# Objective
Every line that contains the word "materials" should be copied out.
==*==
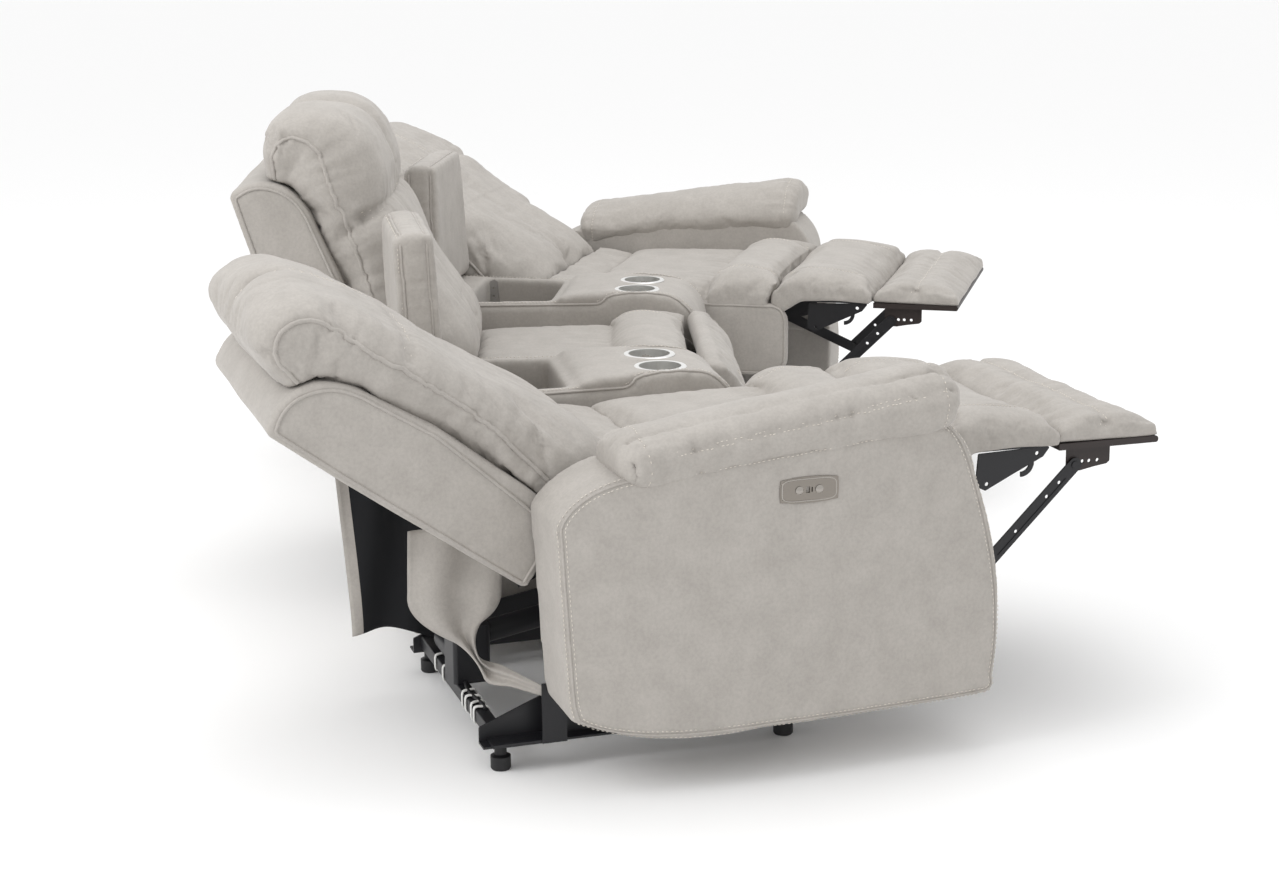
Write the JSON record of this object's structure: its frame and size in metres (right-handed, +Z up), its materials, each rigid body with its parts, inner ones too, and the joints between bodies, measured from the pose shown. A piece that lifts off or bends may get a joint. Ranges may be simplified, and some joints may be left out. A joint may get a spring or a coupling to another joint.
{
  "type": "reclining sofa",
  "caption": "Curved power reclining sofa with two wedge storage consoles, cup holders and padded arms; end seats stand reclined, the middle one upright.",
  "frame": {"origin": "floor level under the middle of the sofa's overall box", "axes": "+X along the sofa to the far end seat, -Y the way the middle seat faces, +Z up"},
  "size_m": [2.8724, 1.7812, 1.0436],
  "materials": {
    "upholstery": "matte mottled leather-look microfibre, warm light grey",
    "black_steel": "black powder coat",
    "board": "dark edge band",
    "black_plastic": "moulded, satin",
    "black_lining": "non-woven backing",
    "lead": "satin jacket",
    "plate_metal": "bronze-grey satin",
    "button_metal": "satin nickel",
    "hinge_chrome": "bright plate",
    "cup_steel": "brushed stainless"
  },
  "bodies": {
    "root": {"side_rails_near": "black_steel", "side_rails_middle": "black_steel", "side_rails_far": "black_steel", "cross_bars": "black_steel", "motors": "black_plastic", "feet": "black_plastic", "rear_linings": "black_lining", "rear_flaps": "upholstery", "wiring_loom": "lead", "arm_panel_near": "upholstery", "arm_pad_near": "upholstery", "arm_panel_far": "upholstery", "arm_pad_far": "upholstery", "control_plates": "plate_metal", "console_body_near": "upholstery", "console_body_far": "upholstery", "lid_hinges": "hinge_chrome", "cup_holders": "cup_steel"},
    "carriage_near": {"seat_box_near": "upholstery", "seat_cushion_near": "upholstery", "carriage_frame_near": "black_steel"},
    "back_near": {"back_shell_near": "upholstery", "back_cushion_near": "upholstery", "back_brackets_near": "black_steel"},
    "chaise_near": {"chaise_pad_near": "upholstery", "flap_brackets_near": "black_steel"},
    "footrest_near": {"footrest_board_near": "board", "footrest_pad_near": "upholstery"},
    "drive_near": {"drive_links_near": "black_steel"},
    "lift_near": {"lift_links_near": "black_steel"},
    "carriage_middle": {"seat_box_middle": "upholstery", "seat_cushion_middle": "upholstery", "carriage_frame_middle": "black_steel"},
    "back_middle": {"back_shell_middle": "upholstery", "back_cushion_middle": "upholstery", "back_brackets_middle": "black_steel"},
    "chaise_middle": {"chaise_pad_middle": "upholstery", "flap_brackets_middle": "black_steel"},
    "footrest_middle": {"footrest_board_middle": "board", "footrest_pad_middle": "upholstery"},
    "drive_middle": {"drive_links_middle": "black_steel"},
    "lift_middle": {"lift_links_middle": "black_steel"},
    "carriage_far": {"seat_box_far": "upholstery", "seat_cushion_far": "upholstery", "carriage_frame_far": "black_steel"},
    "back_far": {"back_shell_far": "upholstery", "back_cushion_far": "upholstery", "back_brackets_far": "black_steel"},
    "chaise_far": {"chaise_pad_far": "upholstery", "flap_brackets_far": "black_steel"},
    "footrest_far": {"footrest_board_far": "board", "footrest_pad_far": "upholstery"},
    "drive_far": {"drive_links_far": "black_steel"},
    "lift_far": {"lift_links_far": "black_steel"},
    "lid_near": {"console_lid_near": "upholstery"},
    "lid_far": {"console_lid_far": "upholstery"},
    "recline_key_near": {"recline_button_near": "button_metal"},
    "return_key_near": {"return_button_near": "button_metal"},
    "recline_key_far": {"recline_button_far": "button_metal"},
    "return_key_far": {"return_button_far": "button_metal"}
  },
  "joints": [
    {"name": "seat_slide_near", "type": "slide", "parent": "root", "child": "carriage_near", "axis": [0.2713, -0.946, 0.1776], "range_m": [-0.20831, 0]},
    {"name": "back_recline_near", "type": "hinge", "parent": "carriage_near", "child": "back_near", "pos_m": [-0.95857, 0.24949, 0.395], "axis": [0.9613, 0.2756, 0], "range_deg": [0, 36]},
    {"name": "footrest_swing_near", "type": "hinge", "parent": "carriage_near", "child": "chaise_near", "pos_m": [-0.76562, -0.4234, 0.5], "axis": [0.9613, 0.2756, 0], "range_deg": [0, 90]},
    {"name": "footrest_tip_near", "type": "hinge", "parent": "chaise_near", "child": "footrest_near", "pos_m": [-0.7116, -0.6118, 0.5], "axis": [0.9613, 0.2756, 0], "range_deg": [0, 8]},
    {"name": "drive_link_turn_near", "type": "hinge", "parent": "carriage_near", "child": "drive_near", "pos_m": [-0.80729, -0.27808, 0.37337], "axis": [0.9613, 0.2756, 0], "range_deg": [0, 101.02]},
    {"name": "lift_link_turn_near", "type": "hinge", "parent": "drive_near", "child": "lift_near", "pos_m": [-0.74792, -0.48513, 0.27722], "axis": [0.9613, 0.2756, 0], "range_deg": [-76.02, 0]},
    {"name": "seat_slide_middle", "type": "slide", "parent": "root", "child": "carriage_middle", "axis": [0, -0.9841, 0.1776], "range_m": [0, 0.20831]},
    {"name": "back_recline_middle", "type": "hinge", "parent": "carriage_middle", "child": "back_middle", "pos_m": [0, 0.58921, 0.358], "axis": [1, 0, 0], "range_deg": [-36, 0]},
    {"name": "footrest_swing_middle", "type": "hinge", "parent": "carriage_middle", "child": "chaise_middle", "pos_m": [0, -0.11079, 0.463], "axis": [1, 0, 0], "range_deg": [-90, 0]},
    {"name": "footrest_tip_middle", "type": "hinge", "parent": "chaise_middle", "child": "footrest_middle", "pos_m": [0, -0.11079, 0.267], "axis": [1, 0, 0], "range_deg": [-8, 0]},
    {"name": "drive_link_turn_middle", "type": "hinge", "parent": "carriage_middle", "child": "drive_middle", "pos_m": [0, 0.04038, 0.33637], "axis": [1, 0, 0], "range_deg": [-101.02, 0]},
    {"name": "lift_link_turn_middle", "type": "hinge", "parent": "drive_middle", "child": "lift_middle", "pos_m": [0, 0.17594, 0.14333], "axis": [1, 0, 0], "range_deg": [0, 76.02]},
    {"name": "seat_slide_far", "type": "slide", "parent": "root", "child": "carriage_far", "axis": [-0.2713, -0.946, 0.1776], "range_m": [-0.20831, 0]},
    {"name": "back_recline_far", "type": "hinge", "parent": "carriage_far", "child": "back_far", "pos_m": [0.95857, 0.24949, 0.395], "axis": [0.9613, -0.2756, 0], "range_deg": [0, 36]},
    {"name": "footrest_swing_far", "type": "hinge", "parent": "carriage_far", "child": "chaise_far", "pos_m": [0.76562, -0.4234, 0.5], "axis": [0.9613, -0.2756, 0], "range_deg": [0, 90]},
    {"name": "footrest_tip_far", "type": "hinge", "parent": "chaise_far", "child": "footrest_far", "pos_m": [0.7116, -0.6118, 0.5], "axis": [0.9613, -0.2756, 0], "range_deg": [0, 8]},
    {"name": "drive_link_turn_far", "type": "hinge", "parent": "carriage_far", "child": "drive_far", "pos_m": [0.80729, -0.27808, 0.37337], "axis": [0.9613, -0.2756, 0], "range_deg": [0, 101.02]},
    {"name": "lift_link_turn_far", "type": "hinge", "parent": "drive_far", "child": "lift_far", "pos_m": [0.74792, -0.48513, 0.27722], "axis": [0.9613, -0.2756, 0], "range_deg": [-76.02, 0]},
    {"name": "lid_hinge_near", "type": "hinge", "parent": "root", "child": "lid_near", "pos_m": [-0.50508, 0.50042, 0.568], "axis": [0.9903, 0.1392, 0], "range_deg": [0, 92.5]},
    {"name": "lid_hinge_far", "type": "hinge", "parent": "root", "child": "lid_far", "pos_m": [0.50508, 0.50042, 0.568], "axis": [0.9903, -0.1392, 0], "range_deg": [0, 92.5]},
    {"name": "recline_press_near", "type": "slide", "parent": "root", "child": "recline_key_near", "axis": [0.9613, 0.2756, 0], "range_m": [0, 0.0015], "stiffness_N_per_m": 500, "springref_m": -0.001},
    {"name": "return_press_near", "type": "slide", "parent": "root", "child": "return_key_near", "axis": [0.9613, 0.2756, 0], "range_m": [0, 0.0015], "stiffness_N_per_m": 500, "springref_m": -0.001},
    {"name": "recline_press_far", "type": "slide", "parent": "root", "child": "recline_key_far", "axis": [-0.9613, 0.2756, 0], "range_m": [0, 0.0015], "stiffness_N_per_m": 500, "springref_m": -0.001},
    {"name": "return_press_far", "type": "slide", "parent": "root", "child": "return_key_far", "axis": [-0.9613, 0.2756, 0], "range_m": [0, 0.0015], "stiffness_N_per_m": 500, "springref_m": -0.001}
  ],
  "couplings": [
    {"joint": "back_recline_near", "follows": "seat_slide_near", "rad_per_m": -3.0162},
    {"joint": "footrest_swing_near", "follows": "seat_slide_near", "rad_per_m": -7.5406},
    {"joint": "footrest_tip_near", "follows": "seat_slide_near", "rad_per_m": -0.67027},
    {"joint": "drive_link_turn_near", "follows": "seat_slide_near", "rad_per_m": -8.4643},
    {"joint": "lift_link_turn_near", "follows": "seat_slide_near", "rad_per_m": 6.3697},
    {"joint": "back_recline_middle", "follows": "seat_slide_middle", "rad_per_m": -3.0162},
    {"joint": "footrest_swing_middle", "follows": "seat_slide_middle", "rad_per_m": -7.5406},
    {"joint": "footrest_tip_middle", "follows": "seat_slide_middle", "rad_per_m": -0.67027},
    {"joint": "drive_link_turn_middle", "follows": "seat_slide_middle", "rad_per_m": -8.4643},
    {"joint": "lift_link_turn_middle", "follows": "seat_slide_middle", "rad_per_m": 6.3697},
    {"joint": "back_recline_far", "follows": "seat_slide_far", "rad_per_m": -3.0162},
    {"joint": "footrest_swing_far", "follows": "seat_slide_far", "rad_per_m": -7.5406},
    {"joint": "footrest_tip_far", "follows": "seat_slide_far", "rad_per_m": -0.67027},
    {"joint": "drive_link_turn_far", "follows": "seat_slide_far", "rad_per_m": -8.4643},
    {"joint": "lift_link_turn_far", "follows": "seat_slide_far", "rad_per_m": 6.3697}
  ]
}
==*==
# Exercise response
Write the JSON record of this object's structure: its frame and size in metres (right-handed, +Z up), its materials, each rigid body with its parts, inner ones too, and the joints between bodies, measured from the pose shown. A piece that lifts off or bends may get a joint. Ranges may be simplified, and some joints may be left out. A joint may get a spring or a coupling to another joint.
  "materials": {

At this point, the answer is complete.